begin Collected data

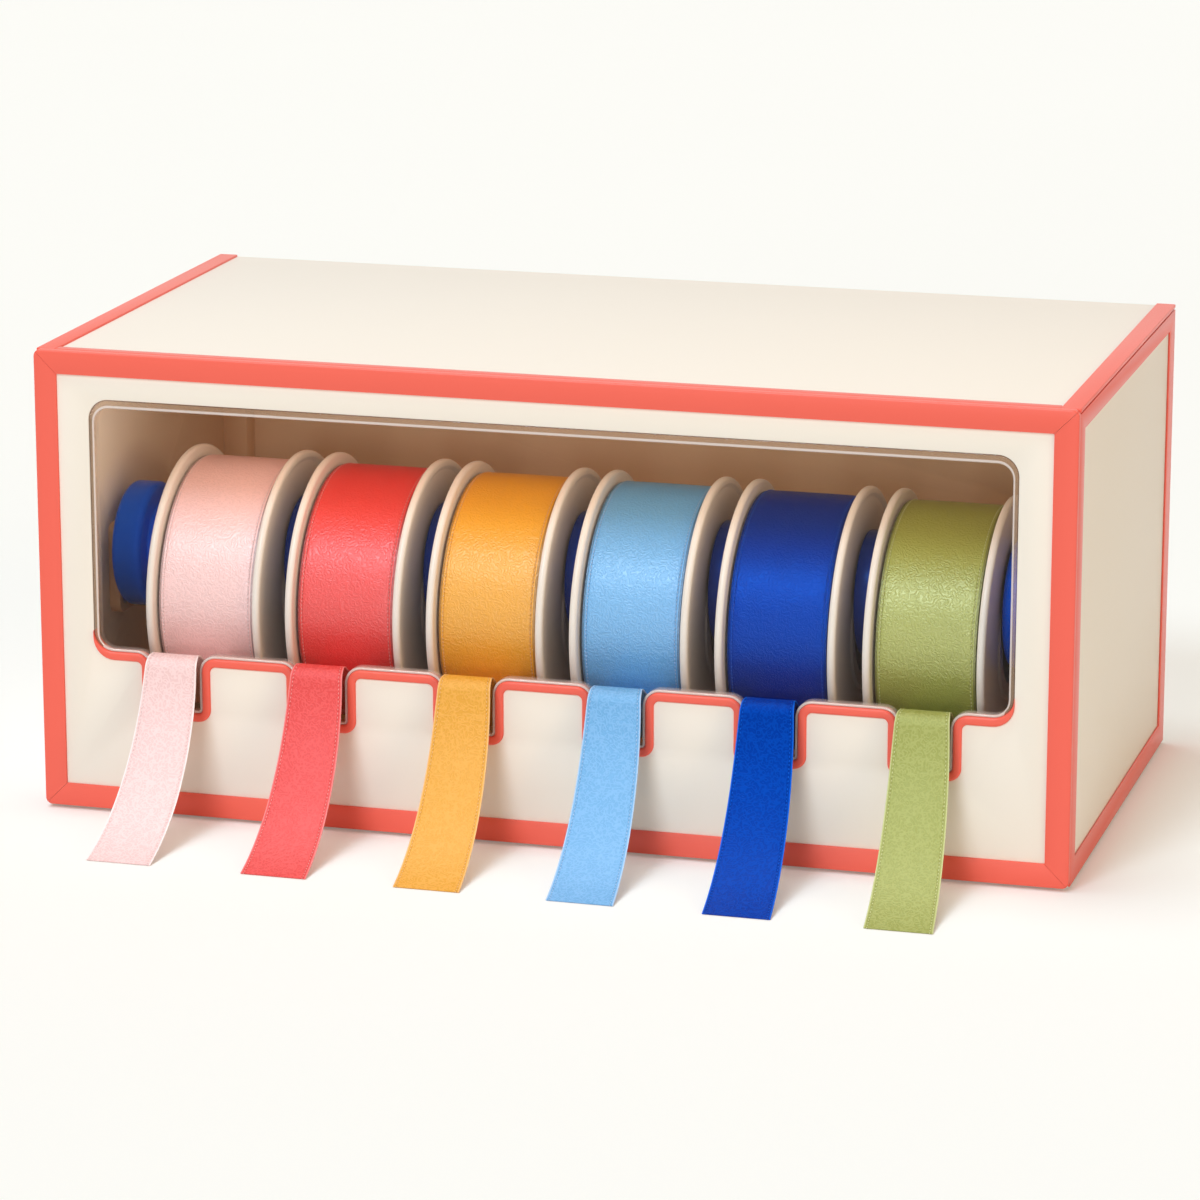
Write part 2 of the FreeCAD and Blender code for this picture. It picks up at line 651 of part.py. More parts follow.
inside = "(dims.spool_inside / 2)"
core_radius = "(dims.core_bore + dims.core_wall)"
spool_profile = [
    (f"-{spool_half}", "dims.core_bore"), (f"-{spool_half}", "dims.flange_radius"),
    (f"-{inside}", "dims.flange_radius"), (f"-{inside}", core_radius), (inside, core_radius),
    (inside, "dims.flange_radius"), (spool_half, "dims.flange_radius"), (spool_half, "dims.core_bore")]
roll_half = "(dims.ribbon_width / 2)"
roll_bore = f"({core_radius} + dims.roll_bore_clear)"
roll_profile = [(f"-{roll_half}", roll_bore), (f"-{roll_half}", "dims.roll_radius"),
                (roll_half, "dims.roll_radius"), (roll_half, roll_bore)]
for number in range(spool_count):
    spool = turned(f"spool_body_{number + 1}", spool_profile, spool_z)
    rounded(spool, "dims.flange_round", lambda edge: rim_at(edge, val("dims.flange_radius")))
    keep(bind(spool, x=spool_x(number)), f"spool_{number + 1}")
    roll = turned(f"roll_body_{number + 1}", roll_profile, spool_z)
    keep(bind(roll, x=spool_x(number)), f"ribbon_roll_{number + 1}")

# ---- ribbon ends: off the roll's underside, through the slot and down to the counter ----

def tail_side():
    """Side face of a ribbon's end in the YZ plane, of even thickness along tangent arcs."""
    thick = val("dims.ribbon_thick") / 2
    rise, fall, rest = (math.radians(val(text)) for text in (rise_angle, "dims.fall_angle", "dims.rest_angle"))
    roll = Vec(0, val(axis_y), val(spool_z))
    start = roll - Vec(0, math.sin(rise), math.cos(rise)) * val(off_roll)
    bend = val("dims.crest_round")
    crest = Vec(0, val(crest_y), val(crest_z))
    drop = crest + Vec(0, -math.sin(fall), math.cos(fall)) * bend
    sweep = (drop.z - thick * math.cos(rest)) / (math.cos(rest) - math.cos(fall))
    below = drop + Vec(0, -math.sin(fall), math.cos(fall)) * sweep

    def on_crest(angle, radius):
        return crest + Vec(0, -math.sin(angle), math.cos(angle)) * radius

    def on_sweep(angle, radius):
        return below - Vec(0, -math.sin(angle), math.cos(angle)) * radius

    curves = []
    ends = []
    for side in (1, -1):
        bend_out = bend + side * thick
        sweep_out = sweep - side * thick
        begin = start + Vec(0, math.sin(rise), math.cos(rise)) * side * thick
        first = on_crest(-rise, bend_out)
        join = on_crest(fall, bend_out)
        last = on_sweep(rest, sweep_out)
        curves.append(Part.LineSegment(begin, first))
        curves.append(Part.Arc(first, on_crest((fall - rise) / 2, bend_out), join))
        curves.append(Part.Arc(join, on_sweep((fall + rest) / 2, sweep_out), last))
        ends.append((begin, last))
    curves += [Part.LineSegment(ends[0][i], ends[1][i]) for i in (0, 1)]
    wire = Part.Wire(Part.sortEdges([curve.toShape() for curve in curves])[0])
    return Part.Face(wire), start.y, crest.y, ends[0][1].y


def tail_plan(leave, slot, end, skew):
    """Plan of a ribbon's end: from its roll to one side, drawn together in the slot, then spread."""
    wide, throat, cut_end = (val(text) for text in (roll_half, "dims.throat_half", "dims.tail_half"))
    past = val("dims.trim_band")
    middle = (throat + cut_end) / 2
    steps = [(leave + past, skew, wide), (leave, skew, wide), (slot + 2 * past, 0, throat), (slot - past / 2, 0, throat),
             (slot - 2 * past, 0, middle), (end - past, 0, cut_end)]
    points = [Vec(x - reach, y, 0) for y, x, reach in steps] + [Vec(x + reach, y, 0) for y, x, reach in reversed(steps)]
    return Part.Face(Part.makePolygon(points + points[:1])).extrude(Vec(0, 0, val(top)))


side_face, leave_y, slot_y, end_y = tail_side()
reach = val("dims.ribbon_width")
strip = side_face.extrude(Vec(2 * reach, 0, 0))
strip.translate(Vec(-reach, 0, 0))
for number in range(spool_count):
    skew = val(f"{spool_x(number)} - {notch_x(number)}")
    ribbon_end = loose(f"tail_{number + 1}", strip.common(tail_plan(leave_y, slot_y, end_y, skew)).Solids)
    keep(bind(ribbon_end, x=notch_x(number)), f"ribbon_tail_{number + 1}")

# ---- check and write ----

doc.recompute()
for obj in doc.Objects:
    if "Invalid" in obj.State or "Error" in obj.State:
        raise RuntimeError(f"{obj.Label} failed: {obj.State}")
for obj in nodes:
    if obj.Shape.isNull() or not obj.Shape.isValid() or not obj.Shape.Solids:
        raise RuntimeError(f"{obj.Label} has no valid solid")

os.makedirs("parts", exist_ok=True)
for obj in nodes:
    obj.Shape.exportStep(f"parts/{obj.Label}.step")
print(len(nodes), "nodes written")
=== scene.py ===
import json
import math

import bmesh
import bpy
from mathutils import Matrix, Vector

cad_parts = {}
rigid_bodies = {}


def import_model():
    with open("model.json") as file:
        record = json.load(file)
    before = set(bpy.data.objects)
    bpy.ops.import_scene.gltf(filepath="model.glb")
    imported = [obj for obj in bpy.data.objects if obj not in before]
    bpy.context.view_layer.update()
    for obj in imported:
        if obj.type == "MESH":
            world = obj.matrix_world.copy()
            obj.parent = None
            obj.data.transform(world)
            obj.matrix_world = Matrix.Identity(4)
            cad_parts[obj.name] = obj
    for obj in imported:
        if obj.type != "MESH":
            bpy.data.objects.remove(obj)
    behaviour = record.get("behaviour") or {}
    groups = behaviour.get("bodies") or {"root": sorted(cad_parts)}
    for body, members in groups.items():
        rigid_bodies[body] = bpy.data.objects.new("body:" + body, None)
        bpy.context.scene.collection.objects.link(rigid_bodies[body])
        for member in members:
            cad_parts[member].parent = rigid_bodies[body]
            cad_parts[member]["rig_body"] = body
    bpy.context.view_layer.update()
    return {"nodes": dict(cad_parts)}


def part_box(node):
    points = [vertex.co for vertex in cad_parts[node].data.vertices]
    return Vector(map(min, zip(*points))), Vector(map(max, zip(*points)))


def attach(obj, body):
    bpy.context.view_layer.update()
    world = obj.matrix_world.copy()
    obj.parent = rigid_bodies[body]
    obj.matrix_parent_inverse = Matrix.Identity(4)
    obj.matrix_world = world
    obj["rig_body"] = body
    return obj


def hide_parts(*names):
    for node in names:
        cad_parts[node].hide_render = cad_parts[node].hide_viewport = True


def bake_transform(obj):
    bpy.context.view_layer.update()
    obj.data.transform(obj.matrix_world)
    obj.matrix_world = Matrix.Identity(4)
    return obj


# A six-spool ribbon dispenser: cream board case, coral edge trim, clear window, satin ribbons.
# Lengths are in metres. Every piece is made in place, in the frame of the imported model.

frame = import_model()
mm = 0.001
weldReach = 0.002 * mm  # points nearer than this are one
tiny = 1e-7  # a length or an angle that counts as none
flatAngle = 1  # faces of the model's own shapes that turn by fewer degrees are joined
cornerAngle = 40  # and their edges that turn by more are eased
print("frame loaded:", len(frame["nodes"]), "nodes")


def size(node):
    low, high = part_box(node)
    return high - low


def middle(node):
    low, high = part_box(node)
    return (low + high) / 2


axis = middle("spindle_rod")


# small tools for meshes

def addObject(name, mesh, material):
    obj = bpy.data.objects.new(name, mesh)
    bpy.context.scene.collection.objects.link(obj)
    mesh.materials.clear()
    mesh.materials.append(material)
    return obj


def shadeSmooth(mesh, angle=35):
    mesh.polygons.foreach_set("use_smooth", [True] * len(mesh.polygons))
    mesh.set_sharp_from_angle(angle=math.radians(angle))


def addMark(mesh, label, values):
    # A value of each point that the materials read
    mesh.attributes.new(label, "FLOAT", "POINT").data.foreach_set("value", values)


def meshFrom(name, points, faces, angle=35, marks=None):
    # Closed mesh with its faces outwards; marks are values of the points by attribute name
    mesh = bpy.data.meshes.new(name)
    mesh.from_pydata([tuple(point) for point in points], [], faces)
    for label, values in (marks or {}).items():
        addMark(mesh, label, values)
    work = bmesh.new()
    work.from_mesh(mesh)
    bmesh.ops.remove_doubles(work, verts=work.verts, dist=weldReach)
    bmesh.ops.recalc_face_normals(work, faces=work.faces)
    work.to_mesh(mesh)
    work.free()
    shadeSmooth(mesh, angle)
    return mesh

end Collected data

Exercise details ▸ Begin at the line containing "# ---- check", end at the line containing "before = set(bpy.data.objects)", and reproduce every line in that range exactly, both ends included.

Solution to this exercise ▸
# ---- check and write ----

doc.recompute()
for obj in doc.Objects:
    if "Invalid" in obj.State or "Error" in obj.State:
        raise RuntimeError(f"{obj.Label} failed: {obj.State}")
for obj in nodes:
    if obj.Shape.isNull() or not obj.Shape.isValid() or not obj.Shape.Solids:
        raise RuntimeError(f"{obj.Label} has no valid solid")

os.makedirs("parts", exist_ok=True)
for obj in nodes:
    obj.Shape.exportStep(f"parts/{obj.Label}.step")
print(len(nodes), "nodes written")
=== scene.py ===
import json
import math

import bmesh
import bpy
from mathutils import Matrix, Vector

cad_parts = {}
rigid_bodies = {}


def import_model():
    with open("model.json") as file:
        record = json.load(file)
    before = set(bpy.data.objects)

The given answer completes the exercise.